Before concluding I refer to the delay which has occurred in this case since the hearing before the Justices. We have not declined to hear the case on that ground, but it is most unfortunate. The Justices submitted what was described as a draft case and then did not answer letters from the Appellant's then solicitors requiring progress. They claim to have no record of some of the letters and they also asserted, contrary to what has now emerged, that the case, which had been submitted in 1995, was a perfected and signed case. It would not be appropriate to say more in the absence of representations from the Justices, but it is to be hoped that the Justices and the parties will ensure that delays of this kind do not occur in the future.
For the reasons I have given, I would dismiss this appeal.
Mr Justice Garland:
I agree. The difficulty in this case arises from the definition in section 15 of the word "animal" for the purposes of section 1 which creates the offence. In paragraph 15(a) animal is defined as: "any domestic or captive animal" and in paragraph (c) captive animal is defined as: "any animal (not being a domestic animal)... which is in captivity, or confinement..."

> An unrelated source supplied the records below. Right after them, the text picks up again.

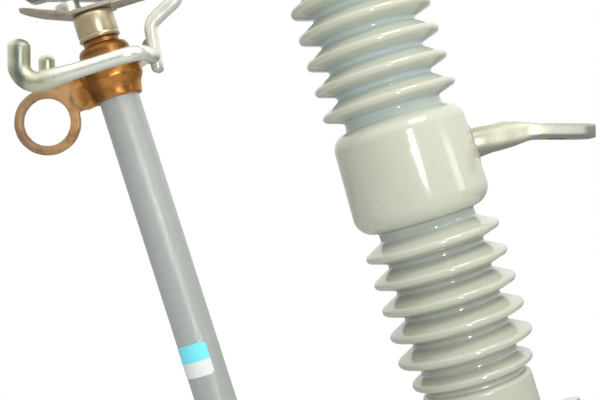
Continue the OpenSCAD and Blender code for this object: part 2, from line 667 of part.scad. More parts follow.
// Lower ferrule: a split clamp on the tube, with the trunnion behind it and ears for the lever below
module lower_ferrule() color(bronze) along_tube() difference() {
    union() {
        translate([0, 0, clamp_low]) cylinder(d = clamp_d, h = clamp_high - clamp_low, $fn = 64);
        translate([-clamp_d / 2 - ear_l, -ear_w / 2, clamp_low + 5])
            cube([ear_l + clamp_d / 2 - tube_d / 2, ear_w, clamp_high - clamp_low - 10]);
        translate([0, -hub_w / 2, trunnion_z - 3]) cube([hinge_back, hub_w, 22]);
        translate([hinge_back, 0, trunnion_z]) rotate([90, 0, 0])
            cylinder(d = hub_d, h = hub_w, center = true, $fn = 48);
        translate([hinge_back, 0, trunnion_z]) rotate([90, 0, 0])
            cylinder(d = trunnion_d, h = 2 * pin_reach, center = true, $fn = 48);
        for (side = [-1, 1])
            translate([lever_u - 5.5, side * lever_ear_y - lever_ear_t / 2, lever_pin_z - 5.5])
                cube([11, lever_ear_t, trunnion_z - lever_pin_z + 5.5]);
    }
    translate([0, 0, clamp_low - 30])
        cylinder(d = tube_d + 2 * glue, h = clamp_high - clamp_low + 60, $fn = 64);
    translate([-clamp_d / 2 - ear_l - 1, -ear_slit / 2, clamp_low - 1])
        cube([ear_l + clamp_d / 2, ear_slit, clamp_high - clamp_low + 2]);
    for (z = screw_zs) translate([-clamp_d / 2 - ear_l / 2, 0, z]) rotate([90, 0, 0])
        cylinder(d = screw_d, h = 2 * ear_w, center = true, $fn = 32);
    translate([lever_u, 0, lever_pin_z]) rotate([90, 0, 0])
        cylinder(d = lever_pin_d, h = 2 * hub_w, center = true, $fn = 32);
}

module ferrule_screws() color(zinc) along_tube() for (z = screw_zs)
    translate([-clamp_d / 2 - ear_l / 2, 0, z]) rotate([90, 0, 0]) {
        cylinder(d = screw_d, h = ear_w, center = true, $fn = 32);
        translate([0, 0, ear_w / 2]) cylinder(d = 2 * screw_d, h = screw_d, $fn = 6);
        translate([0, 0, -ear_w / 2 - screw_d]) cylinder(d = 2 * screw_d, h = screw_d, $fn = 6);
    }

// Lever under the trunnion, which the fuse link holds back
module link_lever() color(bronze) along_tube() difference() {
    union() {
        across(lever_w) strip([[lever_u, lever_pin_z], [lever_u, lever_pin_z - 0.7 * lever_len],
            [lever_u - 0.2 * lever_len, lever_pin_z - lever_len]], lever_t);
        translate([lever_u, 0, lever_pin_z]) rotate([90, 0, 0])
            cylinder(d = lever_pin_d + 6, h = lever_w + 1, center = true, $fn = 32);
    }
    translate([lever_u, 0, lever_pin_z]) rotate([90, 0, 0])
        cylinder(d = lever_pin_d, h = 2 * lever_w, center = true, $fn = 32);
}

module lever_pin() color(zinc) along_tube() translate([lever_u, 0, lever_pin_z]) rotate([90, 0, 0])
    cylinder(d = lever_pin_d, h = 2 * lever_ear_y + lever_ear_t + 2, center = true, $fn = 32);

// Coil of the lever's spring, round the pin between the lever and an ear
module lever_spring() color(zinc) along_tube()
    translate([lever_u, lever_w / 2 + 0.8, lever_pin_z]) rotate([-90, 0, 0]) difference() {
        cylinder(d = lever_pin_d + 5, h = lever_ear_y - lever_ear_t / 2 - lever_w / 2 - 1.1, $fn = 32);
        translate([0, 0, -1]) cylinder(d = lever_pin_d + 0.4, h = hub_w, $fn = 32);
    }

// Stud and nut that hold the fuse link's tail, between the clamp's screws
module link_nut() color(bronze) along_tube()
    translate([-clamp_d / 2 - ear_l, 0, (screw_zs[0] + screw_zs[1]) / 2]) rotate([0, -90, 0]) {
        cylinder(d = 16, h = 2, $fn = 32);
        translate([0, 0, 2]) cylinder(d = 13 / cos(30), h = 6, $fn = 6);
        cylinder(d = 8, h = 12, $fn = 32);
    }

insulator();
strap_grout();
mounting_strap();
top_cement();
top_stud();
top_nut();
top_support();
contact_plate();
contact_stud();
backup_spring();
spring_rivets();
hook_strut();
hook_left();
hook_right();
strut_bolts();
top_terminal();
top_eyebolt();
top_terminal_nut();
bottom_cement();
bottom_stud();
bottom_nut();
bottom_support();
hinge_web();
cheek_left();
cheek_right();
hinge_bolts();
bottom_terminal();
bottom_eyebolt();
bottom_terminal_nut();
fuse_tube();
upper_ferrule();
tube_cap();
tube_label();
lower_ferrule();
ferrule_screws();
link_lever();
lever_pin();
lever_spring();
link_nut();
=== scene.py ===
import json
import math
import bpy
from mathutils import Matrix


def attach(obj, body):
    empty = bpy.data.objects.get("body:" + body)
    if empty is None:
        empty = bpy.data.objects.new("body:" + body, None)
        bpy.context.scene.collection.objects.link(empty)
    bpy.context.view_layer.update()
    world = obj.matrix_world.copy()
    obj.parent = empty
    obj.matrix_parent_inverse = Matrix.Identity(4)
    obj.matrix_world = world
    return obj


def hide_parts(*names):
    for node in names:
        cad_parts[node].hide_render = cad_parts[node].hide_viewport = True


bl_info = {
    "name": "Fuse Cutout",
    "version": (1, 0, 0),
    "blender": (4, 5, 0),
    "location": "View3D > Sidebar > Cutout",
    "description": "Makes an open distribution fuse cutout and the stage it is shown on",
    "category": "Add Mesh",
}

import bmesh
import bpy
from bpy.props import FloatProperty, FloatVectorProperty, IntProperty, PointerProperty
from mathutils import Matrix, Vector, noise

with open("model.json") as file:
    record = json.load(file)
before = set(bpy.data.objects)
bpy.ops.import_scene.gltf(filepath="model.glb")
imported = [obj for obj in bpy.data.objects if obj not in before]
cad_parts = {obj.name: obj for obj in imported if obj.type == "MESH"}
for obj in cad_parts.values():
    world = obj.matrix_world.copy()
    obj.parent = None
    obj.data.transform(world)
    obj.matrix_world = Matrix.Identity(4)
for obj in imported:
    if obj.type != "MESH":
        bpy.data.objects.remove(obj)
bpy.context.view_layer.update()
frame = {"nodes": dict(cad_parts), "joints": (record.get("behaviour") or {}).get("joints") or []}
NODES = frame["nodes"]
FIXED = "cutout"
SWINGING = "fuse_holder"


# ---- sizes

def length(name, description, default):
    return FloatProperty(name=name, description=description, default=default,
                         min=0.0, unit="LENGTH", precision=4)


def angle(name, description, default):
    return FloatProperty(name=name, description=description, default=math.radians(default),
                         unit="ROTATION")


def amount(name, description, default, least):
    return IntProperty(name=name, description=description, default=default, min=least)


def tint(name, description, default):
    return FloatVectorProperty(name=name, description=description, default=default,
                               subtype="COLOR", size=3, min=0.0, max=1.0)


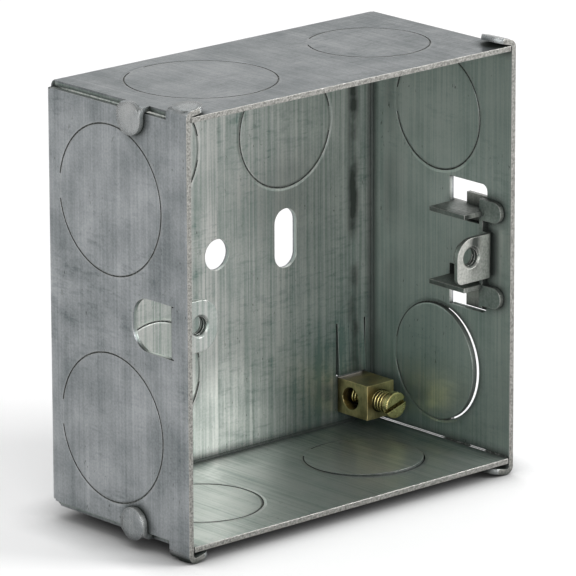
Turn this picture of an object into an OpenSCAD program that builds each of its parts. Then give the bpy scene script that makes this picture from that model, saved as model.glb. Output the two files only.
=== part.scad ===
// Flush back box for one wiring accessory, folded from one blank of galvanised sheet.
// It has knockouts in five sides, a fixed lug, a sliding lug and an earth terminal.
// Millimetres. The origin is the middle of the outer face of the back.
// X runs to the right, Z up and Y into the building wall. The open front is at -Y.

/* [Box] */
// Width over the side walls
box_w = 72.5; // [72:0.5:90]
// Height over the top and bottom walls
box_h = 72.5; // [72:0.5:90]
// Depth from the back to the front edge
box_d = 35; // [35:0.5:50]
// Thickness of the sheet
sheet_t = 0.9; // [0.7:0.1:1.2]
// Inside radius of every bend in the sheet
bend_r = 0.5; // [0.4:0.1:0.8]
// Space left at each corner between the end of a wall and the next wall
seam_gap = 0.2; // [0.2:0.1:0.5]

/* [Corner laps] */
// Width of the round-ended tongues that lap the left wall
tongue_w = 5.6; // [4:0.2:7]
// How far a tongue reaches along the left wall
tongue_reach = 5; // [4.6:0.2:7]
// Distance from the front edge to the middle of a tongue
tongue_set_back = 13; // [11:0.5:16]
// Width of the ears at the front corners
ear_w = 5; // [4:0.2:6]
// How far an ear reaches along the top or bottom wall
ear_reach = 4.8; // [4.4:0.2:7]
// Rounding of the corners of an ear
ear_round = 2.2; // [1:0.2:2.4]
// How far the upper left ear springs up from the top wall, in degrees
left_ear_spring = 8; // [0:8:8]
// How far the upper right ear springs up from the top wall, in degrees
right_ear_spring = 15; // [13:2:15]
// Extra length of the side walls before the two lower ears turn under
ear_hang = 0.8; // [0.7:0.1:1]
// How far the two lower ears are bent past square, in degrees
ear_over_bend = 11; // [11:2:13]
// Gap between a lap and the wall that it covers
lap_gap = 0.15; // [0.1:0.05:0.2]

/* [Knockouts] */
// Diameter of the large knockouts, for 25 mm conduit
large_knockout_d = 25.4; // [24:0.2:26]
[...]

There is no definition of captivity or confinement, but in Rowley v Murphy [1964] 2 QB 43 there is a clear decision that some period of time, during which acts of dominion are exercised over the animal, is necessary before an animal can be said to be in a state of captivity. I see no logical reason for applying any different approach to the word "confinement". In Steel v Rogers , [1912] 28 TLR 198; 106 LT 79, which was quoted with approval in Rowley v Murphy , Pickford J said:
"I think in captivity or close confinement means something more than merely temporarily being unable to get away from the spot upon which they are."
I take the view that we are constrained by the decision in Rowley v Murphy to answer the question posed by the Justices in the affirmative and I agree with the further matters with which my Lord has dealt.